> [Exercise description]:
Output all lines exactly.

> [Available data]:
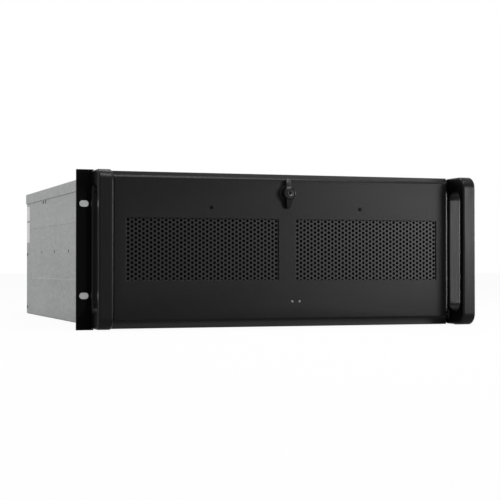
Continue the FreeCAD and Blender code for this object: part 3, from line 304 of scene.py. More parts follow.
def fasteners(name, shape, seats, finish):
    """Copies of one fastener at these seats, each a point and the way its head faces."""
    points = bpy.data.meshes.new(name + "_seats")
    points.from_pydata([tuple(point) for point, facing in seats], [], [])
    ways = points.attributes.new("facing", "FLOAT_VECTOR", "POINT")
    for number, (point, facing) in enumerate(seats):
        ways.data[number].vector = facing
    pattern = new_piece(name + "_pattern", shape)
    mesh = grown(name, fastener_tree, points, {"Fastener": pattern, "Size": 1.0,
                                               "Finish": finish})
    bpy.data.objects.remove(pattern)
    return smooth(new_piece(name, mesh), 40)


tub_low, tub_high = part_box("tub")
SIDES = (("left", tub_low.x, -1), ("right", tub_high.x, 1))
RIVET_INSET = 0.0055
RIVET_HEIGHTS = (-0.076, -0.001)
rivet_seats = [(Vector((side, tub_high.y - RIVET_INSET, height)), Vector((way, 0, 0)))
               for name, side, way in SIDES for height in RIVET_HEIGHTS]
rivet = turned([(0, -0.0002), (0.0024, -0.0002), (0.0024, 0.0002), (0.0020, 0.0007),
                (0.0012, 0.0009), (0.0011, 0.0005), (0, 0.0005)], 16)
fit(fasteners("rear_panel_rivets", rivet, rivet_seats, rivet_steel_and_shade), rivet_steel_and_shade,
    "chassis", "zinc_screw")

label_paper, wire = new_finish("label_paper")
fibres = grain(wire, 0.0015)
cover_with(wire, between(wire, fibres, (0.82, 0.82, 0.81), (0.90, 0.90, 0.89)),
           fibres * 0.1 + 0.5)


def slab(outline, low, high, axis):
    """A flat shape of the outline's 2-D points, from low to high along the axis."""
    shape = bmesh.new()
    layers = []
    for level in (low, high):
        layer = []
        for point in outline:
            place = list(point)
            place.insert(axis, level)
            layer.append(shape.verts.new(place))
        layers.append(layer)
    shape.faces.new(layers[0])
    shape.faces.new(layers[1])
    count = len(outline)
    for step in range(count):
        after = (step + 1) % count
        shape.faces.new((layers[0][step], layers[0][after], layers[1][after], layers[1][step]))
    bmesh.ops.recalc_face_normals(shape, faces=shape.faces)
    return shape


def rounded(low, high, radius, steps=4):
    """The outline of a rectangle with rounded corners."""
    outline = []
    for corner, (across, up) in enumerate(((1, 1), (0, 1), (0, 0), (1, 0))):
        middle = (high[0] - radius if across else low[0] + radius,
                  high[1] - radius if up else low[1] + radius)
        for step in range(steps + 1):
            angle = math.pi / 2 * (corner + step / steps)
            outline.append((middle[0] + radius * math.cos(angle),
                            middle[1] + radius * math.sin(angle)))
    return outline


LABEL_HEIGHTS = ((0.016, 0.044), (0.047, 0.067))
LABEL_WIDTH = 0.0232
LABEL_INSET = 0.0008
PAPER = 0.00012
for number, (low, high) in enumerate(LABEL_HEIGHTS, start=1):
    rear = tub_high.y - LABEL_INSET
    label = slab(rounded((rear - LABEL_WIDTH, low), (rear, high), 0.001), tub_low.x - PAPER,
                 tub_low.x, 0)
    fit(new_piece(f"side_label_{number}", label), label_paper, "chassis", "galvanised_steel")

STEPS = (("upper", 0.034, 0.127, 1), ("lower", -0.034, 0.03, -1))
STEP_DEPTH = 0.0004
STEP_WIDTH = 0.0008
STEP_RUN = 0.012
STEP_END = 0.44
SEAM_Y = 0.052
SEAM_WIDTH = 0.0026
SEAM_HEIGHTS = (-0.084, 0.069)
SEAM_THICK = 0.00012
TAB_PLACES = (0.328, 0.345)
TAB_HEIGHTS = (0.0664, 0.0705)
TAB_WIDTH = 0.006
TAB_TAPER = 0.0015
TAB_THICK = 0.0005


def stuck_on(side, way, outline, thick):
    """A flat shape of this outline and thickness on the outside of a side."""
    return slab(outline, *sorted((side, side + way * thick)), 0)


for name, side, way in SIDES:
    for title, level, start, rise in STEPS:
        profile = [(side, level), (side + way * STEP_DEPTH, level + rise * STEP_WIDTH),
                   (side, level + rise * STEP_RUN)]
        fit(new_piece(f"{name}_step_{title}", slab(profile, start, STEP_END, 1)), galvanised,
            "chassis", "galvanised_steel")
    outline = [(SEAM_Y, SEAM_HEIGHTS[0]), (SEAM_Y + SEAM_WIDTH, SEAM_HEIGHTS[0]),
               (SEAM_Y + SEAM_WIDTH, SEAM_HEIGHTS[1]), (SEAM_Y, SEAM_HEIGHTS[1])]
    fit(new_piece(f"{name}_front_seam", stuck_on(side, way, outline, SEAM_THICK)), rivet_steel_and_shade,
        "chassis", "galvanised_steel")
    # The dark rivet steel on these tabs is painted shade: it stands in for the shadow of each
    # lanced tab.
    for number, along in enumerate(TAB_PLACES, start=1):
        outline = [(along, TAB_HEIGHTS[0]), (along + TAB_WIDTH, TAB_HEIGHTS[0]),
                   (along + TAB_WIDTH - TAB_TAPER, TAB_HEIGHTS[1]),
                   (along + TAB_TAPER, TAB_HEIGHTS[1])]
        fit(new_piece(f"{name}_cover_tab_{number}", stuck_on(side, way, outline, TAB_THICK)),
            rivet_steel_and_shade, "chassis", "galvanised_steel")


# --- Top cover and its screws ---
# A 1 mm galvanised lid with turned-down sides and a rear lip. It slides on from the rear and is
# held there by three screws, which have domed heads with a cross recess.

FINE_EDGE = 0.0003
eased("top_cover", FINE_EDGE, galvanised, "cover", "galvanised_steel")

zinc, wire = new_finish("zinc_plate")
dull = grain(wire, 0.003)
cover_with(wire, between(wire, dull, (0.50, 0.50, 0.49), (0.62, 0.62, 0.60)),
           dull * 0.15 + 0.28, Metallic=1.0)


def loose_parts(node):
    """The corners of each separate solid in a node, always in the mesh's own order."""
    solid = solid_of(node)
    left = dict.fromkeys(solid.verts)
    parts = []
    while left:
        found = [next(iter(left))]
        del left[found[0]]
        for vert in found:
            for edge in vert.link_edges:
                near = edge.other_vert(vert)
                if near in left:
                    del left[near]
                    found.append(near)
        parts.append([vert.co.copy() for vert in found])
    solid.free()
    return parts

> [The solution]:
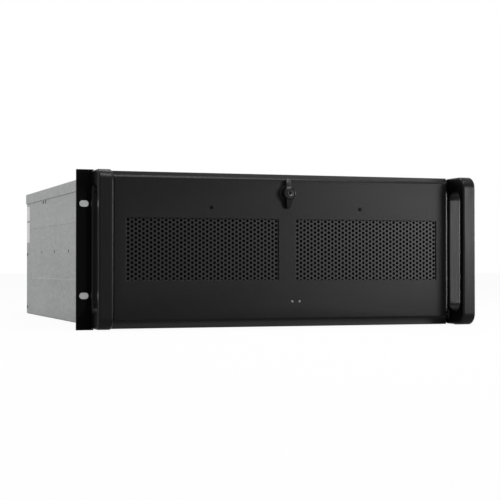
Continue the FreeCAD and Blender code for this object: part 3, from line 304 of scene.py. More parts follow.
def fasteners(name, shape, seats, finish):
    """Copies of one fastener at these seats, each a point and the way its head faces."""
    points = bpy.data.meshes.new(name + "_seats")
    points.from_pydata([tuple(point) for point, facing in seats], [], [])
    ways = points.attributes.new("facing", "FLOAT_VECTOR", "POINT")
    for number, (point, facing) in enumerate(seats):
        ways.data[number].vector = facing
    pattern = new_piece(name + "_pattern", shape)
    mesh = grown(name, fastener_tree, points, {"Fastener": pattern, "Size": 1.0,
                                               "Finish": finish})
    bpy.data.objects.remove(pattern)
    return smooth(new_piece(name, mesh), 40)


tub_low, tub_high = part_box("tub")
SIDES = (("left", tub_low.x, -1), ("right", tub_high.x, 1))
RIVET_INSET = 0.0055
RIVET_HEIGHTS = (-0.076, -0.001)
rivet_seats = [(Vector((side, tub_high.y - RIVET_INSET, height)), Vector((way, 0, 0)))
               for name, side, way in SIDES for height in RIVET_HEIGHTS]
rivet = turned([(0, -0.0002), (0.0024, -0.0002), (0.0024, 0.0002), (0.0020, 0.0007),
                (0.0012, 0.0009), (0.0011, 0.0005), (0, 0.0005)], 16)
fit(fasteners("rear_panel_rivets", rivet, rivet_seats, rivet_steel_and_shade), rivet_steel_and_shade,
    "chassis", "zinc_screw")

label_paper, wire = new_finish("label_paper")
fibres = grain(wire, 0.0015)
cover_with(wire, between(wire, fibres, (0.82, 0.82, 0.81), (0.90, 0.90, 0.89)),
           fibres * 0.1 + 0.5)


def slab(outline, low, high, axis):
    """A flat shape of the outline's 2-D points, from low to high along the axis."""
    shape = bmesh.new()
    layers = []
    for level in (low, high):
        layer = []
        for point in outline:
            place = list(point)
            place.insert(axis, level)
            layer.append(shape.verts.new(place))
        layers.append(layer)
    shape.faces.new(layers[0])
    shape.faces.new(layers[1])
    count = len(outline)
    for step in range(count):
        after = (step + 1) % count
        shape.faces.new((layers[0][step], layers[0][after], layers[1][after], layers[1][step]))
    bmesh.ops.recalc_face_normals(shape, faces=shape.faces)
    return shape


def rounded(low, high, radius, steps=4):
    """The outline of a rectangle with rounded corners."""
    outline = []
    for corner, (across, up) in enumerate(((1, 1), (0, 1), (0, 0), (1, 0))):
        middle = (high[0] - radius if across else low[0] + radius,
                  high[1] - radius if up else low[1] + radius)
        for step in range(steps + 1):
            angle = math.pi / 2 * (corner + step / steps)
            outline.append((middle[0] + radius * math.cos(angle),
                            middle[1] + radius * math.sin(angle)))
    return outline


LABEL_HEIGHTS = ((0.016, 0.044), (0.047, 0.067))
LABEL_WIDTH = 0.0232
LABEL_INSET = 0.0008
PAPER = 0.00012
for number, (low, high) in enumerate(LABEL_HEIGHTS, start=1):
    rear = tub_high.y - LABEL_INSET
    label = slab(rounded((rear - LABEL_WIDTH, low), (rear, high), 0.001), tub_low.x - PAPER,
                 tub_low.x, 0)
    fit(new_piece(f"side_label_{number}", label), label_paper, "chassis", "galvanised_steel")

STEPS = (("upper", 0.034, 0.127, 1), ("lower", -0.034, 0.03, -1))
STEP_DEPTH = 0.0004
STEP_WIDTH = 0.0008
STEP_RUN = 0.012
STEP_END = 0.44
SEAM_Y = 0.052
SEAM_WIDTH = 0.0026
SEAM_HEIGHTS = (-0.084, 0.069)
SEAM_THICK = 0.00012
TAB_PLACES = (0.328, 0.345)
TAB_HEIGHTS = (0.0664, 0.0705)
TAB_WIDTH = 0.006
TAB_TAPER = 0.0015
TAB_THICK = 0.0005


def stuck_on(side, way, outline, thick):
    """A flat shape of this outline and thickness on the outside of a side."""
    return slab(outline, *sorted((side, side + way * thick)), 0)


for name, side, way in SIDES:
    for title, level, start, rise in STEPS:
        profile = [(side, level), (side + way * STEP_DEPTH, level + rise * STEP_WIDTH),
                   (side, level + rise * STEP_RUN)]
        fit(new_piece(f"{name}_step_{title}", slab(profile, start, STEP_END, 1)), galvanised,
            "chassis", "galvanised_steel")
    outline = [(SEAM_Y, SEAM_HEIGHTS[0]), (SEAM_Y + SEAM_WIDTH, SEAM_HEIGHTS[0]),
               (SEAM_Y + SEAM_WIDTH, SEAM_HEIGHTS[1]), (SEAM_Y, SEAM_HEIGHTS[1])]
    fit(new_piece(f"{name}_front_seam", stuck_on(side, way, outline, SEAM_THICK)), rivet_steel_and_shade,
        "chassis", "galvanised_steel")
    # The dark rivet steel on these tabs is painted shade: it stands in for the shadow of each
    # lanced tab.
    for number, along in enumerate(TAB_PLACES, start=1):
        outline = [(along, TAB_HEIGHTS[0]), (along + TAB_WIDTH, TAB_HEIGHTS[0]),
                   (along + TAB_WIDTH - TAB_TAPER, TAB_HEIGHTS[1]),
                   (along + TAB_TAPER, TAB_HEIGHTS[1])]
        fit(new_piece(f"{name}_cover_tab_{number}", stuck_on(side, way, outline, TAB_THICK)),
            rivet_steel_and_shade, "chassis", "galvanised_steel")


# --- Top cover and its screws ---
# A 1 mm galvanised lid with turned-down sides and a rear lip. It slides on from the rear and is
# held there by three screws, which have domed heads with a cross recess.

FINE_EDGE = 0.0003
eased("top_cover", FINE_EDGE, galvanised, "cover", "galvanised_steel")

zinc, wire = new_finish("zinc_plate")
dull = grain(wire, 0.003)
cover_with(wire, between(wire, dull, (0.50, 0.50, 0.49), (0.62, 0.62, 0.60)),
           dull * 0.15 + 0.28, Metallic=1.0)


def loose_parts(node):
    """The corners of each separate solid in a node, always in the mesh's own order."""
    solid = solid_of(node)
    left = dict.fromkeys(solid.verts)
    parts = []
    while left:
        found = [next(iter(left))]
        del left[found[0]]
        for vert in found:
            for edge in vert.link_edges:
                near = edge.other_vert(vert)
                if near in left:
                    del left[near]
                    found.append(near)
        parts.append([vert.co.copy() for vert in found])
    solid.free()
    return parts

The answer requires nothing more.